▸ **GIVEN TASK**
Where does the string "writing" appear in the records? Copy every line that contains it.

▸ **MATERIAL FOR THIS TASK**
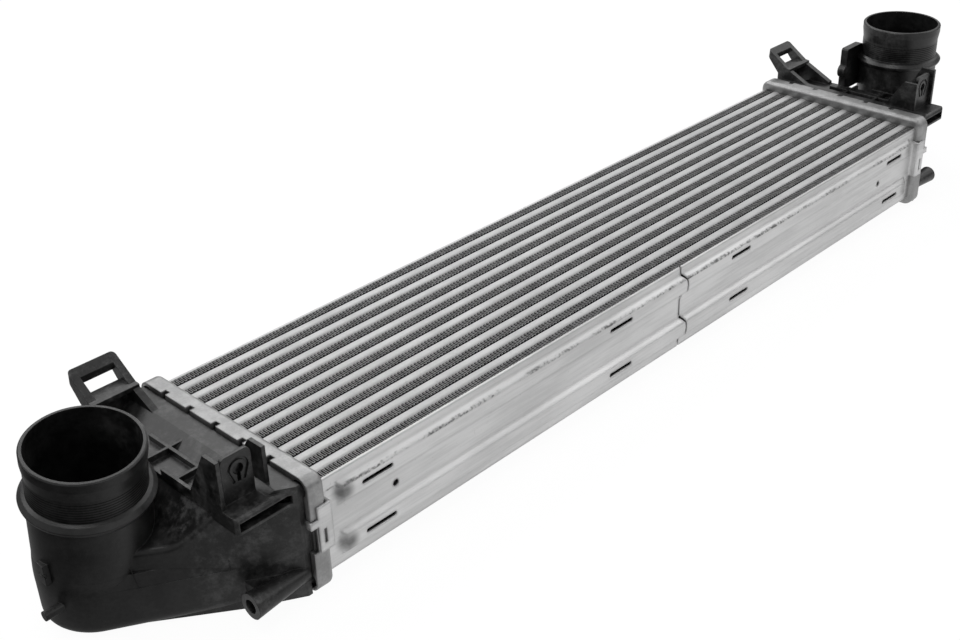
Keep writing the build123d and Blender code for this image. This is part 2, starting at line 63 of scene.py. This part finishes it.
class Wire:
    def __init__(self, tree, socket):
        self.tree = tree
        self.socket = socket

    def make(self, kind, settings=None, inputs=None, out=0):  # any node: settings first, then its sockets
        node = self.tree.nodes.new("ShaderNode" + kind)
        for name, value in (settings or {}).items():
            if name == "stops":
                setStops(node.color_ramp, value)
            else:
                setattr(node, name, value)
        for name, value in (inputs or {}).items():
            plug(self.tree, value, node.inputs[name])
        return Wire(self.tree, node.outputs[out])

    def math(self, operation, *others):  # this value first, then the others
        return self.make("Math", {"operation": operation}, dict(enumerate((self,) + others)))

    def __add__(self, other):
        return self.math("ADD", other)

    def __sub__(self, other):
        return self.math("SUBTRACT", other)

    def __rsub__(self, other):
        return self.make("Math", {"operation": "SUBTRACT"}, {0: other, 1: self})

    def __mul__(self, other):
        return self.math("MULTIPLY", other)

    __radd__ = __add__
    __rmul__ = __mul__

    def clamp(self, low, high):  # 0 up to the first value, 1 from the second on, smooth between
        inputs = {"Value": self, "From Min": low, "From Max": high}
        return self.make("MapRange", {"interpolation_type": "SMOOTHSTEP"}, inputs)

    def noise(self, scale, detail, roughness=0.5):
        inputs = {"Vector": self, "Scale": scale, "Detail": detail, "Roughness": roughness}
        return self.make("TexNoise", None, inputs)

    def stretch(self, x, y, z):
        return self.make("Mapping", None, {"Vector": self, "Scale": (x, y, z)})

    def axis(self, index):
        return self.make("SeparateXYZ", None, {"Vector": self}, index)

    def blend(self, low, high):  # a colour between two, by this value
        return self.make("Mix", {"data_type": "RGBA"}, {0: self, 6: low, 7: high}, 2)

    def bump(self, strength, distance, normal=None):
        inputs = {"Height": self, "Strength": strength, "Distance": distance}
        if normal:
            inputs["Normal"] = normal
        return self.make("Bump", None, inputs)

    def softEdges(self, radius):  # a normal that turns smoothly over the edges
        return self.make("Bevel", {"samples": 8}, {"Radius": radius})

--

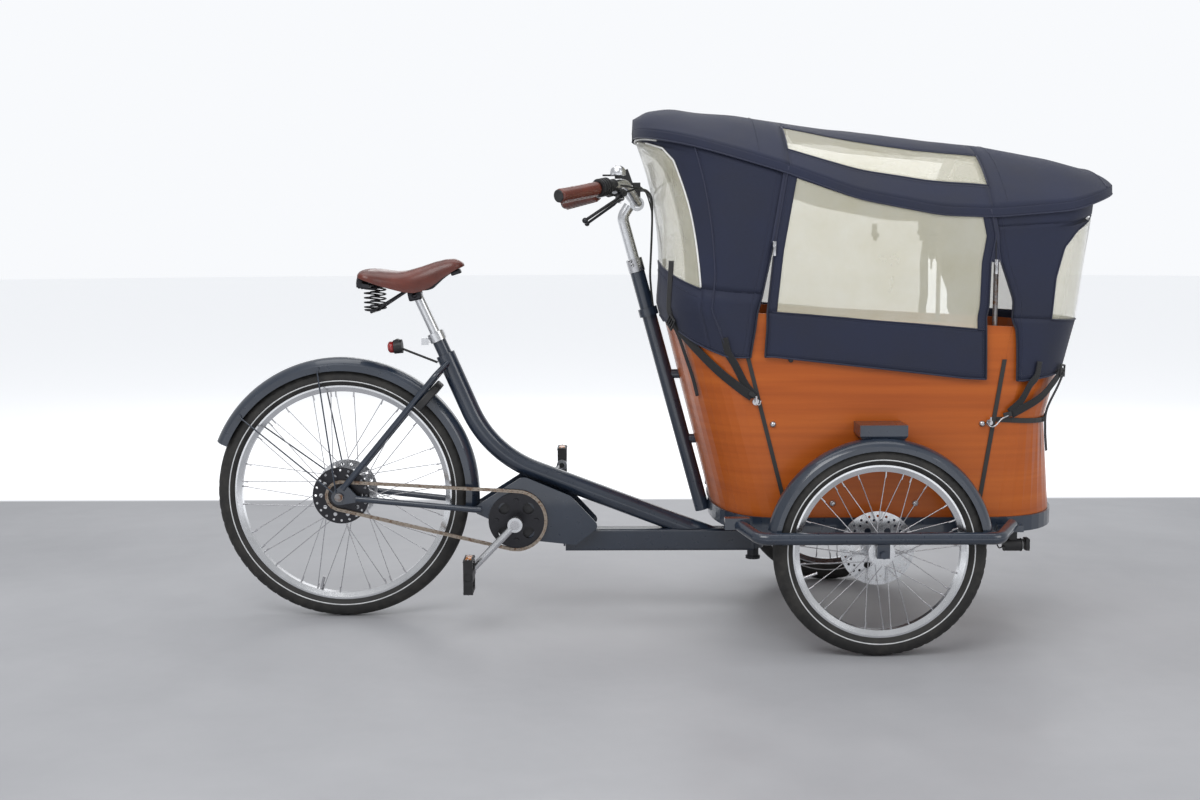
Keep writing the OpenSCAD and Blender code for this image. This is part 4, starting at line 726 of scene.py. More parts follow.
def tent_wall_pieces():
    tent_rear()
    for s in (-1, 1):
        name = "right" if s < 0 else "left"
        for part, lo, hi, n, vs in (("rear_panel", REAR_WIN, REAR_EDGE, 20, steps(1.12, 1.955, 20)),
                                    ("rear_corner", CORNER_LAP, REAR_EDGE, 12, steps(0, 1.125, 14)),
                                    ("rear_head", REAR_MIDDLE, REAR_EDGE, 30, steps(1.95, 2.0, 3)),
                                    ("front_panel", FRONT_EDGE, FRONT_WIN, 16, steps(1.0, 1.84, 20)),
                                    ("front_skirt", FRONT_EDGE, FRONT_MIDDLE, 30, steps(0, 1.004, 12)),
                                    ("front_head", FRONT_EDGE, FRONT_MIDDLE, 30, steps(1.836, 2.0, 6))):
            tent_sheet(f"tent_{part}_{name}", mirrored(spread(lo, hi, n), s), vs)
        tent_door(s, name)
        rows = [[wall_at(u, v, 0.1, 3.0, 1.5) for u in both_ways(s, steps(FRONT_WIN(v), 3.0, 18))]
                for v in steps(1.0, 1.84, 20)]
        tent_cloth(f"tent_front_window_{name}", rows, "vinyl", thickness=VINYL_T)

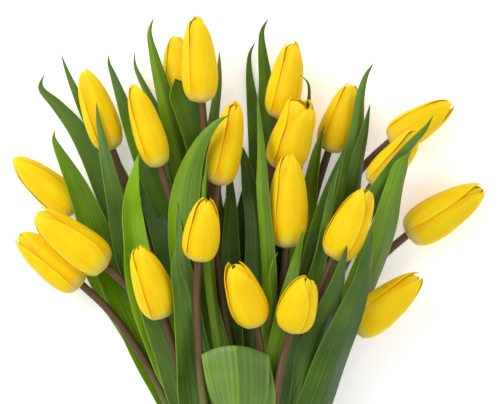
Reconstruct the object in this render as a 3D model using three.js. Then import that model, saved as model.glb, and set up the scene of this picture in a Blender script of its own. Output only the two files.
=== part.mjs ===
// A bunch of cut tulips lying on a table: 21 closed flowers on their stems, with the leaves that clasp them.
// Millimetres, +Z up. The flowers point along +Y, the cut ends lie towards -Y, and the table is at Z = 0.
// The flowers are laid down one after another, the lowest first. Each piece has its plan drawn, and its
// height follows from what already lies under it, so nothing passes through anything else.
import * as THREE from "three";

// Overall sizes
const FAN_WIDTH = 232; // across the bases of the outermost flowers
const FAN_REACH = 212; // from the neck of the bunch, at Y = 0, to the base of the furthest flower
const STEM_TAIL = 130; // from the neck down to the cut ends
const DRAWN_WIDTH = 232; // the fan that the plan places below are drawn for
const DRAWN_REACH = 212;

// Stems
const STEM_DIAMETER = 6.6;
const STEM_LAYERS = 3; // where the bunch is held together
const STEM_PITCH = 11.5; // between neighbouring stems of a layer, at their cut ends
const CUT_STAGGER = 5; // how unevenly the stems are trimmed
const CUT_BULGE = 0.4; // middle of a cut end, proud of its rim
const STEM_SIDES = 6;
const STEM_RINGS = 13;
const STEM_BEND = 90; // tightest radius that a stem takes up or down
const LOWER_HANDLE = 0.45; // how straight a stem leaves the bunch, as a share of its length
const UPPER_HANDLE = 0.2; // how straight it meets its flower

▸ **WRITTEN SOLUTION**
Keep writing the build123d and Blender code for this image. This is part 2, starting at line 63 of scene.py. This part finishes it.
Keep writing the OpenSCAD and Blender code for this image. This is part 4, starting at line 726 of scene.py. More parts follow.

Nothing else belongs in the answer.